Scripts that build objects:
━━━━━━━━━━━━━━━━━━━━

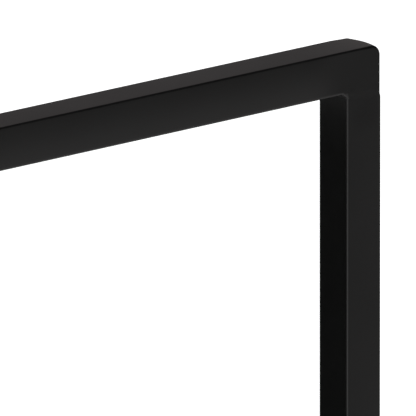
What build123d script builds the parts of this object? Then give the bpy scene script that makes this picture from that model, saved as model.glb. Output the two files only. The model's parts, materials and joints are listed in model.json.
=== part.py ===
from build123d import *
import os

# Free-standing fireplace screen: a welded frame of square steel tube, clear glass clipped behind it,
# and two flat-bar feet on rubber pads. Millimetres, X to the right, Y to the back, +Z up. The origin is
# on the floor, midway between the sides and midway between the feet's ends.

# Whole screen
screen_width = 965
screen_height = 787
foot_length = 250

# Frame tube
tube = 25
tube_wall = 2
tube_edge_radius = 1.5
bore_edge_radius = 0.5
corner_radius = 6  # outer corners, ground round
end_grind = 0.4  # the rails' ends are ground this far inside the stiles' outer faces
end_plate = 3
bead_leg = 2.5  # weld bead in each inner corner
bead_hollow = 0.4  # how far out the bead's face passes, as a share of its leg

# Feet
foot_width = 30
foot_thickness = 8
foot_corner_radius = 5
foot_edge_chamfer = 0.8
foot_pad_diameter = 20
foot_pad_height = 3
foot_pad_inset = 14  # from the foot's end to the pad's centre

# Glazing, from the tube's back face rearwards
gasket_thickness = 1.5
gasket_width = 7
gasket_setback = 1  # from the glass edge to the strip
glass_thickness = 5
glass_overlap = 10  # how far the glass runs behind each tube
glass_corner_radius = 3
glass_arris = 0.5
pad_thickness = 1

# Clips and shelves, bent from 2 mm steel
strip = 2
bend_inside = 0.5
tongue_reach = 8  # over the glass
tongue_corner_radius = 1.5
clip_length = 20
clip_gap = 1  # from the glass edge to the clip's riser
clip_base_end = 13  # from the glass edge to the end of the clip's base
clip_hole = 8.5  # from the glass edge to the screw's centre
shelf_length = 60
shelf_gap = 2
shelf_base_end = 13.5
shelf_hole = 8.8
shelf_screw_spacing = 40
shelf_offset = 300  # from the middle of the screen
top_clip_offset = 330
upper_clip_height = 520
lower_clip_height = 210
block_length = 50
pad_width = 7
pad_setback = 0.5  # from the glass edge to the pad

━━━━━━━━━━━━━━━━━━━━

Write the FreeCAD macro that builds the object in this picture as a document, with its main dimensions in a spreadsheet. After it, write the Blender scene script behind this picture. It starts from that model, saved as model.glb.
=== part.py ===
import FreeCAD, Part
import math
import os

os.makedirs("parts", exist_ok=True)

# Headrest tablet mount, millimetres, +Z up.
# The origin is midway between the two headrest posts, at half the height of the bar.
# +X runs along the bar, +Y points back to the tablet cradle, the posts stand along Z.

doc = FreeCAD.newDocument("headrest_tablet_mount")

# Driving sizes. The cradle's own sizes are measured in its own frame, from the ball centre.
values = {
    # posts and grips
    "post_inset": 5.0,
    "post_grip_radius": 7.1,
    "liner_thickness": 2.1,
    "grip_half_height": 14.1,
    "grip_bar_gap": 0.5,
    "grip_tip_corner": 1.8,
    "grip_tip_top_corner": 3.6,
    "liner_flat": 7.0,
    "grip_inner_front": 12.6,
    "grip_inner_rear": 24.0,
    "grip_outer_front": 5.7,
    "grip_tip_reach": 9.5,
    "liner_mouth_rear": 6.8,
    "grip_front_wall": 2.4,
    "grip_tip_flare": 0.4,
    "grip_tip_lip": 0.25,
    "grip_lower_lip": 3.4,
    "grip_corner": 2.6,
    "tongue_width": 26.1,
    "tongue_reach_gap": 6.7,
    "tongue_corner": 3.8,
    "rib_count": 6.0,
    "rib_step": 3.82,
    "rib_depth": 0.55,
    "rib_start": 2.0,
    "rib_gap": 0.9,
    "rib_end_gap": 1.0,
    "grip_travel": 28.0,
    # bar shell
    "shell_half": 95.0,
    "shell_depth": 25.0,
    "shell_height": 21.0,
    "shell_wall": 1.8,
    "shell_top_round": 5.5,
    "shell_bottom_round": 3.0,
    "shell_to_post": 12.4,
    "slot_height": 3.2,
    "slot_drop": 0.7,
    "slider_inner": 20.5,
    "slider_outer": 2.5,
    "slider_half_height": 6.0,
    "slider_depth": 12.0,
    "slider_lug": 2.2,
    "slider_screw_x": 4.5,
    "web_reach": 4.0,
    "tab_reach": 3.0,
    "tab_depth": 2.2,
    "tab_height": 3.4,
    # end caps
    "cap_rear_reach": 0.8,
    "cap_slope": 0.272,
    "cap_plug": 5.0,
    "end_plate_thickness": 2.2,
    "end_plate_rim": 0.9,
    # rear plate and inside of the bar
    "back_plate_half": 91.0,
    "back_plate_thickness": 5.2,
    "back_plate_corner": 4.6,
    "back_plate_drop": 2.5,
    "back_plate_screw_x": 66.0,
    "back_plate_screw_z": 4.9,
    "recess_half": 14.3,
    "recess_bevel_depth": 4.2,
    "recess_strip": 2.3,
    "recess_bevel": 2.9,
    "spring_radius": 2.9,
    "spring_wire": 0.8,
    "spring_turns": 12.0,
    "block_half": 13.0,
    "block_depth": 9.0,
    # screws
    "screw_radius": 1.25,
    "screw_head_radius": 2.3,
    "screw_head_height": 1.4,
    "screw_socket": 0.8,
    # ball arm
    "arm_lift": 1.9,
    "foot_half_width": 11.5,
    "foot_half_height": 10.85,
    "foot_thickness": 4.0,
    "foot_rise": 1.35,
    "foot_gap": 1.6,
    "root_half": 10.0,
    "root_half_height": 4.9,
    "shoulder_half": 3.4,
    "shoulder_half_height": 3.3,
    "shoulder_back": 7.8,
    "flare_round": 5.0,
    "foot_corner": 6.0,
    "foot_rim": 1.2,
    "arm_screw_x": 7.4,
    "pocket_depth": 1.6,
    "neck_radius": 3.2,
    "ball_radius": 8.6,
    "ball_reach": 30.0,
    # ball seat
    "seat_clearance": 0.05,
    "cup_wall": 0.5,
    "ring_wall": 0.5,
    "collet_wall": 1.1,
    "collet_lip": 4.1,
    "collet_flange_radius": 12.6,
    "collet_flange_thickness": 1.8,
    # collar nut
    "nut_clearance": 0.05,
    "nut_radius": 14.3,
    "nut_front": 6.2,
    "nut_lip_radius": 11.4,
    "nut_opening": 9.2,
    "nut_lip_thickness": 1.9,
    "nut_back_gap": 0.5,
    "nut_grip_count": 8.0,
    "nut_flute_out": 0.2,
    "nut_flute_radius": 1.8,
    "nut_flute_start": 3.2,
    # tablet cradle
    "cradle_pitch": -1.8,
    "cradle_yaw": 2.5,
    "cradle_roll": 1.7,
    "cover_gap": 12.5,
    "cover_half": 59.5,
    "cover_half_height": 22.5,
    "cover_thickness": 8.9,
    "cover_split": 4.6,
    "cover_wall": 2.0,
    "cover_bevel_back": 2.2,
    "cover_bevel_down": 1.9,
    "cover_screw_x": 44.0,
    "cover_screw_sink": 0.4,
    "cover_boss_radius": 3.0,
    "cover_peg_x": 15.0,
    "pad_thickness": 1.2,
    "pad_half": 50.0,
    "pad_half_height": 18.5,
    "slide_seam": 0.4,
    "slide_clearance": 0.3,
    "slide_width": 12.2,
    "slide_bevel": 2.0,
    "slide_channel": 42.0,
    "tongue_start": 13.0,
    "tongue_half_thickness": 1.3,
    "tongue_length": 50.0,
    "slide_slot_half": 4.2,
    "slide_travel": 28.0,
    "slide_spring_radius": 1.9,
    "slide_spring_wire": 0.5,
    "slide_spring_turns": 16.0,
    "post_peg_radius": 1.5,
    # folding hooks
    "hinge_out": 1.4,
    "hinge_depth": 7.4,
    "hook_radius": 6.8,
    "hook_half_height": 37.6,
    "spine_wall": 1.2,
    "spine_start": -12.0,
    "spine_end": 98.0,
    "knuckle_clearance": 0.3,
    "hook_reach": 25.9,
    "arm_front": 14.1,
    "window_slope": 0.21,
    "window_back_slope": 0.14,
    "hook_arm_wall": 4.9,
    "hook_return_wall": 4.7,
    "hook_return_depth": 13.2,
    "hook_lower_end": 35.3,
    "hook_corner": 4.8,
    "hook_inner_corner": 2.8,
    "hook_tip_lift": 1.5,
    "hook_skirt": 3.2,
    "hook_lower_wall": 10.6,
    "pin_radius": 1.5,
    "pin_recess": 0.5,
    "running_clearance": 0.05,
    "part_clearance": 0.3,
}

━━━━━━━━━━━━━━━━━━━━

TO DO:
Will you return exactly the lines above from the one with "What build123d script" down to the one with "pad_thickness = 1", counting both as part of the range?

COMPLETED TASK:
What build123d script builds the parts of this object? Then give the bpy scene script that makes this picture from that model, saved as model.glb. Output the two files only. The model's parts, materials and joints are listed in model.json.
=== part.py ===
from build123d import *
import os

# Free-standing fireplace screen: a welded frame of square steel tube, clear glass clipped behind it,
# and two flat-bar feet on rubber pads. Millimetres, X to the right, Y to the back, +Z up. The origin is
# on the floor, midway between the sides and midway between the feet's ends.

# Whole screen
screen_width = 965
screen_height = 787
foot_length = 250

# Frame tube
tube = 25
tube_wall = 2
tube_edge_radius = 1.5
bore_edge_radius = 0.5
corner_radius = 6  # outer corners, ground round
end_grind = 0.4  # the rails' ends are ground this far inside the stiles' outer faces
end_plate = 3
bead_leg = 2.5  # weld bead in each inner corner
bead_hollow = 0.4  # how far out the bead's face passes, as a share of its leg

# Feet
foot_width = 30
foot_thickness = 8
foot_corner_radius = 5
foot_edge_chamfer = 0.8
foot_pad_diameter = 20
foot_pad_height = 3
foot_pad_inset = 14  # from the foot's end to the pad's centre

# Glazing, from the tube's back face rearwards
gasket_thickness = 1.5
gasket_width = 7
gasket_setback = 1  # from the glass edge to the strip
glass_thickness = 5
glass_overlap = 10  # how far the glass runs behind each tube
glass_corner_radius = 3
glass_arris = 0.5
pad_thickness = 1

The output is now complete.